ALT text: Bitcoin coin illustrating crypto for developers

If you write code for a living, you have probably heard some version of this line: “Crypto today is like the internet in the ’90s.” You may want to know where that comparison is technically useful, where it breaks, and whether learning about crypto tools is worth the time.

What People Mean When They Compare Crypto To The Internet

When people say “crypto is the new internet,” they are usually pointing to a shared pattern. Both started as niche technologies, asked early users to tolerate clunky interfaces, and promised applications that seemed strange.

On the internet, the big shift was moving from scattered networks to a global open protocol stack. TCP, IP, DNS, and HTTP made connectivity and publishing cheap, so anyone could build on top without asking permission from a central owner.

Blockchains promise something different. Instead of just moving information, they let many parties share a consistent view of who owns what and which rules apply, without a single party controlling the database. For developers used to traditional client-server designs, that sounds abstract, but it has clear effects on architecture, performance, and product design.

How Crypto Differs In Practice: Money Layer Versus Transport Layer

Conceptually, the Internet is a transport and addressing system. It routes packets and gives things names. Everything on top of that stack, from websites to SaaS dashboards, assumes there is some other system keeping track of ownership. Crypto systems, particularly public blockchains, bake that ownership logic into the base layer.

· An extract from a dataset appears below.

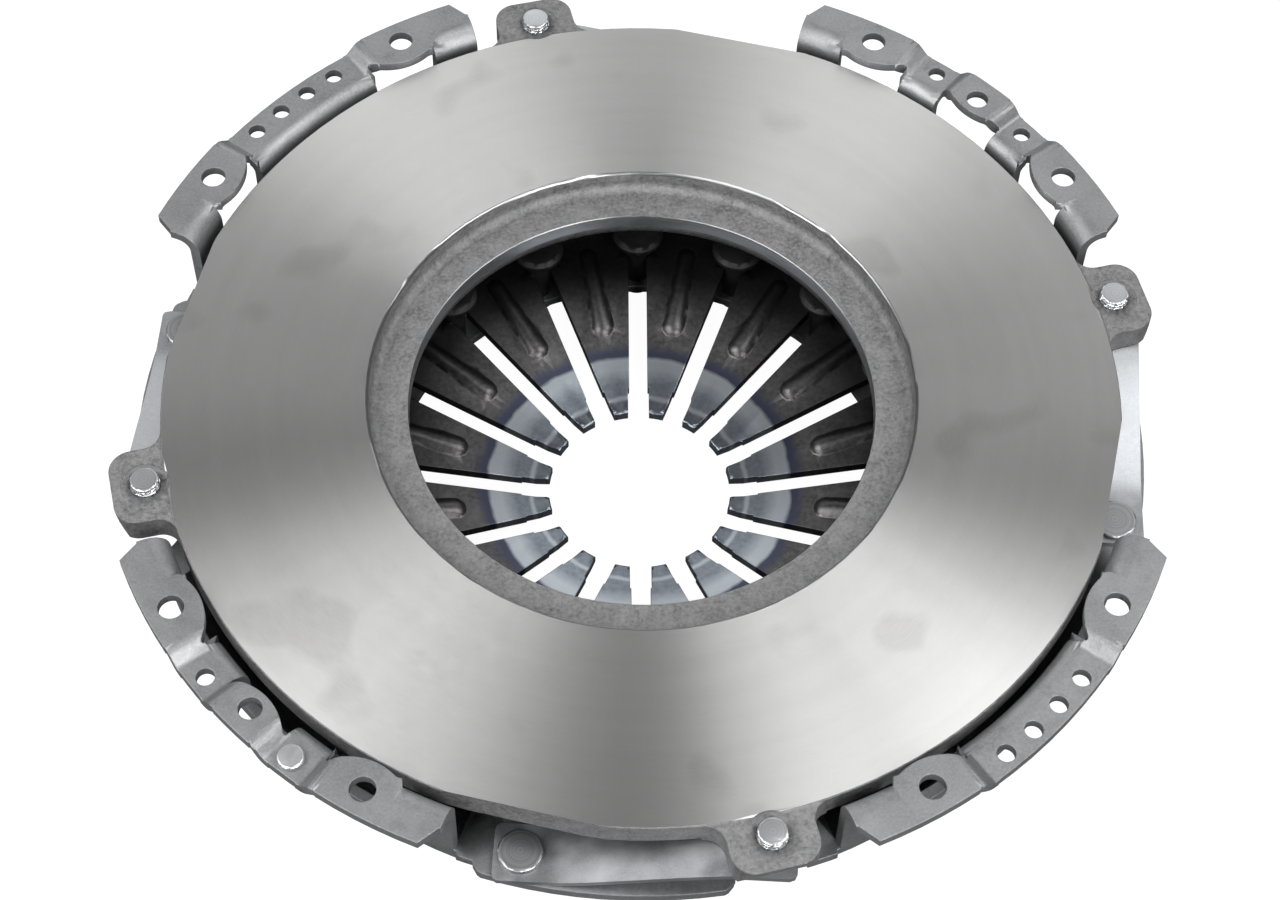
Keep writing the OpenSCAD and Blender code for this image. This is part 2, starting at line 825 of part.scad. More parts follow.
// Cast pressure plate with four lugs, ribs and the broken ring that the spring presses on.
module pressure_plate() {
    rib_pitch = 360 / rib_count;
    color([0.62, 0.63, 0.64])
        difference() {
            union() {
                rotate_extrude($fn = 288)
                    plate_profile();
                difference() {
                    rotate_extrude($fn = 288)
                        polygon([
                            [fulcrum_r - 5.5, plate_z + 1],
                            [fulcrum_r - 3, fulcrum_z + 1.6],
                            [fulcrum_r - 1.4, fulcrum_z],
                            [fulcrum_r + 0.6, fulcrum_z + 0.35],
                            [fulcrum_r + 2.8, fulcrum_z + 2.2],
                            [fulcrum_r + 6.5, plate_z + 1]]);
                    for (i = [0:rib_count - 1]) {
                        rotate([0, 0, (i + 0.5) * rib_pitch])
                            translate([fulcrum_r - 12, -7, fulcrum_z - 5])
                                cube([24, 14, 14]);
                    }
                }
                for (i = [0:rib_count - 1]) {
                    rotate([0, 0, i * rib_pitch])
                        rib();
                }
                for (q = quads) {
                    rotate([0, 0, q + lug_angle])
                        lug();
                }
            }
            for (q = quads) {
                rotate([0, 0, q - strap_rivet_angle])
                    translate([flat_dist, -45, rim_z - 5])
                        cube([20, 90, rim_t + 10]);
                at_polar(lug_rivet_r, q + lug_angle) {
                    translate([0, 0, spot_z])
                        cylinder(h = 10, d = spot_d, $fn = 64);
                    translate([0, 0, lug_under_z - 5])
                        cylinder(h = 20, r = lug_shank_r + hole_gap, $fn = 64);
                }
            }
        }
}

// Lug rivets: ringed head in the spot face, shank through lug and leaves, upset end below.
module lug_rivets() {
    low = strap_high_z - pack_t - leaf_gap;
    color([0.75, 0.76, 0.77])
        for (q = quads) {
            at_polar(lug_rivet_r, q + lug_angle)
                rotate_extrude($fn = 64)
                    polygon([
                        [0, low - 3.8],
                        [6.6, low - 3.8],
                        [8.6, low - 2],
                        [8.6, low],
                        [lug_shank_r, low],
                        [lug_shank_r, spot_z],
                        [6.1, spot_z],
                        [6.1, spot_z + 0.9],
                        [5.3, spot_z + 1.3],
                        [5.9, spot_z + 1.7],
                        [5.9, spot_z + 2.5],
                        [5.2, spot_z + 2.9],
                        [5.75, spot_z + 3.3],
                        [5.75, spot_z + 4.0],
                        [5.3, spot_z + 4.4],
                        [0, spot_z + 4.4]]);
        }
}

// Cover rivets: flat turned head on the strap, shank through the shelf, upset end below.
module strap_rivets() {
    color([0.68, 0.69, 0.70])
        for (q = quads) {
            at_polar(strap_rivet_r, q - strap_rivet_angle)
                rotate_extrude($fn = 64)
                    polygon([
                        [0, shelf_z - t - 3.8],
                        [5.6, shelf_z - t - 3.8],
                        [7.6, shelf_z - t - 1.8],
                        [7.6, shelf_z - t],
                        [strap_shank_r, shelf_z - t],
                        [strap_shank_r, strap_low_z],
                        [strap_head_d / 2, strap_low_z],
                        [strap_head_d / 2, strap_low_z + 1.8],
                        [strap_head_d / 2 - 0.4, strap_low_z + 2.2],
                        [0, strap_low_z + 2.2]]);
        }
}

// Balance rivet in one of the small holes.
module balance_rivet() {
    head_r = 5.35;
    color([0.78, 0.79, 0.80])
        at_polar(balance_circle_d / 2, 231.57)
            rotate_extrude($fn = 64)
                polygon([
                    [0, land_z - t - 2.4],
                    [4.2, land_z - t - 2.4],
                    [5.4, land_z - t - 1.2],
                    [5.4, land_z - t],
                    [balance_hole_d / 2 - hole_gap, land_z - t],
                    [balance_hole_d / 2 - hole_gap, land_z],
                    [head_r, land_z],
                    [head_r, land_z + 2.2],
                    [head_r - 0.6, land_z + 2.8],
                    [0, land_z + 2.8]]);
}

// One spring leaf: flat at both rivets and sloping in between. Leaf 0 lies on top.
module leaf(layer) {
    half = strap_w / 2;
    far = strap_len + strap_overhang;
    clip = 3;
    th = leaf_t - leaf_gap;
    difference() {
        intersection() {
            translate([0, half + 1, strap_low_z - layer * leaf_t])
                rotate([90, 0, 0])
                    linear_extrude(height = strap_w + 2)
                        polygon([
                            [-strap_overhang, 0],
                            [14, 0],
                            [18, 0.4],
                            [strap_len - 18, strap_rise - 0.4],
                            [strap_len - 14, strap_rise],
                            [far, strap_rise],
                            [far, strap_rise - th],
                            [strap_len - 14, strap_rise - th],
                            [strap_len - 18, strap_rise - 0.4 - th],
                            [18, 0.4 - th],
                            [14, -th],
                            [-strap_overhang, -th]]);
            translate([0, 0, strap_low_z - 10])
                linear_extrude(height = strap_rise + 20)
                    polygon([
                        [-strap_overhang, -half + clip],
                        [-strap_overhang + clip, -half],
                        [far - clip, -half],
                        [far, -half + clip],
                        [far, half - clip],
                        [far - clip, half],
                        [-strap_overhang + clip, half],
                        [-strap_overhang, half - clip]]);
        }
        translate([0, 0, strap_low_z - 10])
            cylinder(h = 20, r = strap_shank_r + hole_gap, $fn = 64);
        translate([strap_len, 0, strap_high_z - 10])
            cylinder(h = 20, r = lug_shank_r + hole_gap, $fn = 64);
    }
}

module strap_leaf(quarter, layer) {
    color([0.46, 0.47, 0.49])
        rotate([0, 0, 90 * quarter])
            translate([strap_x0, strap_y0, 0])
                rotate([0, 0, strap_dir])
                    leaf(layer);
}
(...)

A token transfer is not a message asking a bank to update a database. It is the update itself.

Technically, that means you are dealing with consensus algorithms, block production, and deterministic smart contracts, not just HTTP requests. The database is replicated across many nodes, and every state change follows shared rules. An in-depth guide to blockchain architecture can help you map ideas like sharding, finality, and throughput to patterns you already know from distributed systems.

From the user point of view, the difference shows up most clearly at onboarding. A practical FAQ that explains how cryptocurrency works for someone trying to buy Bitcoin to use on an entertainment platform has to walk through wallets, addresses, network fees, and confirmations, then compare that to entering card details on a standard payment form.

Those same questions matter to developers, but the answer to “how is cryptocurrency different” will focus on key management, transaction signing, error handling, and the way blockchain application programming interfaces fit into your backend and logging. You are also dealing with irreversible transactions and waiting for network confirmation, so choices about how you explain delays, show balances, or surface risks become part of the design. Both views are valid and highlight that crypto is not replacing the internet stack; it is plugging into it at a different layer.

It is easy to see why people blur the two worlds. This short street interview video shows passersby trying to guess whether quotes are about early internet adoption or about cryptocurrency, underlining how crucial careful explanations are.

What The Analogy Gets Right

The internet comparison is a reminder that we are still in the relatively early stages. Adoption curves, clunky tools, and improving user experience all echo the early web, and engineers who understand the layers beneath their frameworks tend to spot opportunities sooner than those who only copy patterns from tutorials.

Where The Analogy Breaks And How To Learn Safely

However, treating crypto as a replay of internet history is misleading.

The Internet Protocol Stack was not designed to secure digital value. Blockchains are, so adversarial thinking becomes essential. You are not just defending uptime. You are designing around incentives, irreversible transactions, and the fact that users may hold meaningful balances inside your product.

Throughput and latency are different too. Public chains most developers target today are not built to handle every web request on a single network. They rely on layered designs, batching, and off-chain computation. If you come from stateless HTTP application programming interfaces, you need to adjust how you think about state, error recovery, and monitoring.

So what is a realistic learning path if you want to stay relevant without chasing hype?

1. Map the stacks

Sketch a simple diagram for a product you already know: users, front-end, backend services, databases, third-party services. Then add where a wallet, blockchain node, or smart contract would sit.

2. Learn one toolchain from end to end

Pick one environment and ship a small, low-risk project, such as a basic on-chain badge system or a token-gated feature. Focus on understanding signing, common error cases, and how you will support users when things go wrong.

3. Connect technical choices to human behavior

For every new component, ask how it changes the user journey, especially cognitive load, recovery from mistakes, and perceived control.

Crypto is not simply “the internet all over again.” It is a different set of primitives that can sit alongside the web protocols you already know. If you treat the analogy as a starting story, then map the concepts to your own stack and users, you can extract real value without getting lost in slogans.